On September 2nd, 1932, the plaintiff' replied to this letter as follows:

“I have your letter of August 26th, 1932, in reference to the ‘Land of the Silver Fox’ and other correspondence relative to the same and would advise you that in the light of all the circumstances I cannot find any valid reason to advance why adjustment should not be made on the payment which has been made in connection with this particular picture.
“I understand that you will make this adjustment in connection with the next foreign distribution.”

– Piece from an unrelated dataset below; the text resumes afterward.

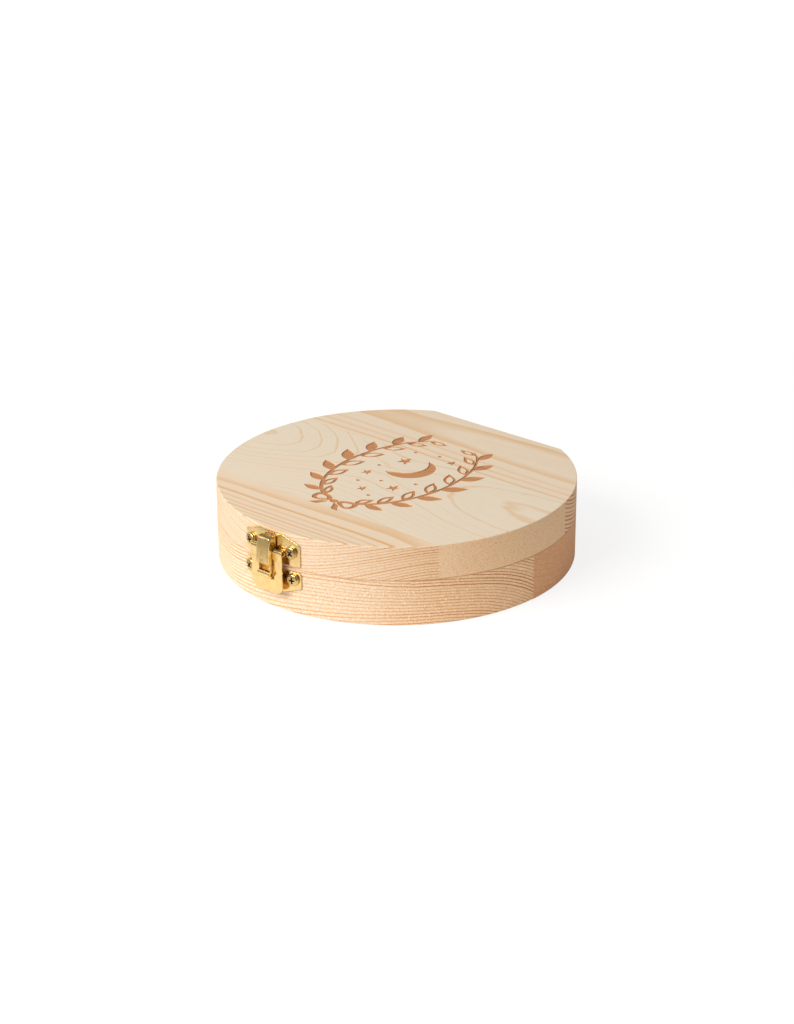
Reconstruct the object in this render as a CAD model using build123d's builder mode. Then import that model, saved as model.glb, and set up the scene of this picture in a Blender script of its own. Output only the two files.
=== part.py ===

On September 28th, 1932, defendant again wrote plaintiff and requested that an adjustment be made on payments made in connection with five different pictures which, it had discovered, had first been exhibited prior to July 29, 1929. The plaintiff replied: “In reply to your letter of Sept. 28th, 1932, setting forth several productions which Warner Brothers asked to have adjusted, would say, in answer to your letter, that I am of the same opinion as outlined in my letter to you of Sept. 2nd, 1932, in the case of the production ‘Land of the Silver Fox.’ ”

For these reasons, I think defendant is entitled to prevail in its interpretation of paragraph “Eleventh” of the foreign agreement.

Judgment herein may be entered in accordance with the disposition of the controversies, as hereinbefore indicated.